Eastern Promises

HIGH The art style.

LOW When I don’t get the “Traitor” revolver.

WTF That economy.


West of Dead continues publisher Raw Fury’s eye for titles with good visual style and tight mechanical design. Unfortunately, West of Dead also continues a trend of indies that would be perfect if not for bugs and design issues that are sure to be ironed out in six months’ time.

The game is a roguelike, procedurally generated twin-stick shooter played from a cinematic isometric view. The art style is evocative of Mike Mignola’s Hellboy comics – all heavy blacks with splashes of color – and it even has Hellboy himself, actor Ron Perlman, voicing the main character.

The story follows a mysterious gunman with a flaming skull who wakes up to find himself dead and possibly in purgatory. He’s told that good souls head East and bad ones go West, but there’s a preacher blocking travel in both directions. The gunman must try and track down the preacher and piece together his own past while doing so.

The dungeons are broken up into dark rooms and hallways, and in each room there are a number of cover spots behind tombs or boxes, etc, that the player can flit between while taking pot-shots at the enemy. There are also unlit lanterns in most rooms, and turning them on will stun enemies. Using the cover and lanterns is important because health items are random and sparse until a life-giving canteen is unlocked, and even then, it’s not much.

How the player approaches each area depends on their loadout. Guns are randomly found or bought from a shop with randomized merchandise from an initially-small pool, and the player can carry two firearms at a time. 

Guns have infinite ammo that reloads over time. Shotguns pack a punch, but have short range and small capacity. Rifles shoot much further, but require lining up shots to do good damage. Pistols and revolvers are mid-range and reliable, but deal low damage compared to the others. In addition, the gunman has two ability slots that can equip random active effects with cooldowns such as grenades, quicker reload times, or damage shielding. There are also passive support effects, as well.

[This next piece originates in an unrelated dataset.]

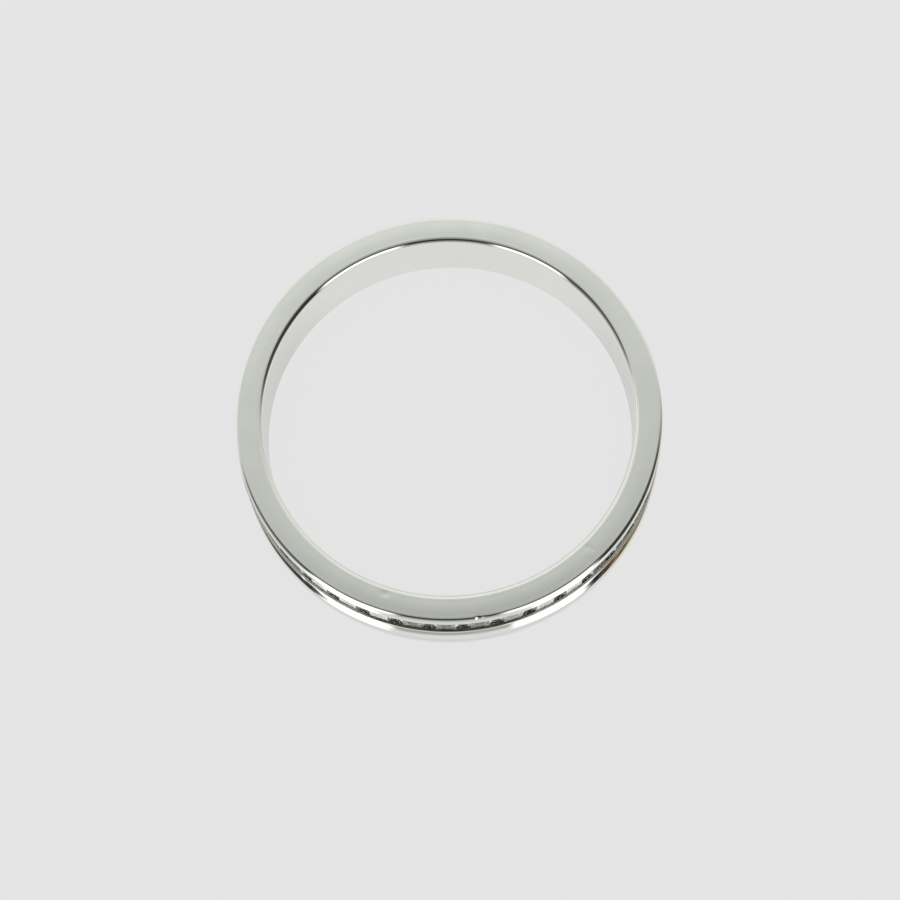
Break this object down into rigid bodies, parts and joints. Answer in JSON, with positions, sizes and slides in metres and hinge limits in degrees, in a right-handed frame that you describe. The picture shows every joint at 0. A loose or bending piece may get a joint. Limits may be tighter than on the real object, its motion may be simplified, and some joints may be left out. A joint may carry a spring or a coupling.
{
  "type": "wedding ring",
  "caption": "Slim flat-walled wedding band lying on its side, with satin rims, a polished outer wall and a channel of square step-cut stones over its front.",
  "frame": {"origin": "centre of the finger hole on the plane of the lower rim, which the ring lies on", "axes": "+Z along the ring's own axis, up through the finger hole; the middle stone faces -Y"},
  "size_m": [0.0196, 0.0196, 0.0034],
  "materials": {
    "white_metal": "polished wall, satin rims",
    "clear_stone": "polished facets"
  },
  "bodies": {
    "root": {"band": "white_metal", "stone_1": "clear_stone", "stone_2": "clear_stone", "stone_3": "clear_stone", "stone_4": "clear_stone", "stone_5": "clear_stone", "stone_6": "clear_stone", "stone_7": "clear_stone", "stone_8": "clear_stone", "stone_9": "clear_stone", "stone_10": "clear_stone", "stone_11": "clear_stone", "stone_12": "clear_stone", "stone_13": "clear_stone", "stone_14": "clear_stone", "stone_15": "clear_stone"}
  },
  "joints": []
}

West of Dead is divided up into chapters, each containing three procedural maps and a boss fight. There are also extra levels that contain monsters and secrets. The player levels up on each run by finding upgrade spots that grant a choice between more health, stronger abilities, or upped weapon damage. When a character dies, all of their upgrades, guns and support items are removed, but some persistence comes from finding ‘fragments’ of new weapons and abilities that can be unlocked with in-game currency. Once purchased, those items will appear in the randomized rotation.

The devs go to lengths to force the player to change their strategy like a good roguelike should – some enemies charge the player, some monsters are invulnerable from the front, some foes warp behind the player, and so on. I found myself butting heads with problematic enemies in the second map, but once I understood how they worked, I was able to push further into the game until faced with the next challenge. Every death made me want to go back and try again, and it was all smoothed out by the sound of a great cinematic Western soundtrack and Ron Perlman’s tones.

When the action in West of Dead is flowing, it feels great — vaulting over cover to trigger a lantern that stuns enemies, and then shooting them with a revolver while they’re paralyzed for a moment is fantastic. Unfortunately, West of Dead is also host to lots of little problems that rubbed me the wrong way.

First were the small things like the auto-aim occasionally encouraging me to shoot at a harmless barricade instead of the enemy in front of me, and sometimes not even aiming at things in the same room. Sometimes the fiery cowboy might slide through cover instead of over it. There are chat prompts encouraging the player to converse with the NPCs, only to find that there’s no relevant dialogue there.

However, the worst offender is the economy.

The first map generates about 12 units of meta-currency for unlocks. The issue? After the first few that cost 10-20 each, most of the weapons and upgrades cost at least 75, with some going all the way up to 500. Earning that much buying power requires a grind that doesn’t feel rewarding and undermines the good work done elsewhere in West of Dead.

Despite the small bugs and a skewed economy that diminishes the experience, West of Dead is still something I can’t put down. The developers seem committed to fixes and I expect the experience to improve as time goes on, but it’s already an incredibly solid game that I enjoy and can easily recommend.

Rating: 8.5 out of 10

Disclosures: This game is developed by Upstream Arcade and published by Raw Fury  It is currently available on PC, Switch, PS4 and XBO. This copy of the game was obtained via Game Pass reviewed on the XBO-X. Approximately 10 hours of play were devoted to the single-player mode, and the game was not completed. There are no multiplayer modes.

Parents: According to the ESRB, this game is rated T and contains Fantasy Violence. The game is cartoonishly violent and contains a lot of dark themes. Ron Perlman narrates stories of violence against children, abandonment, and drinking. It fully earns the T rating.

Colorblind Modes: There are no colorblind modes available in the options.

Deaf & Hard of Hearing Gamers: The game is playable without sound but the game plays a tune when a room is cleared and subtly changes the camera angle — there were a couple of times where I didn’t notice the camera angle change, so was not aware that the room was cleared. The text size cannot be altered, nor can the color be changed.

Remappable Controls: No, this game’s controls are not remappable.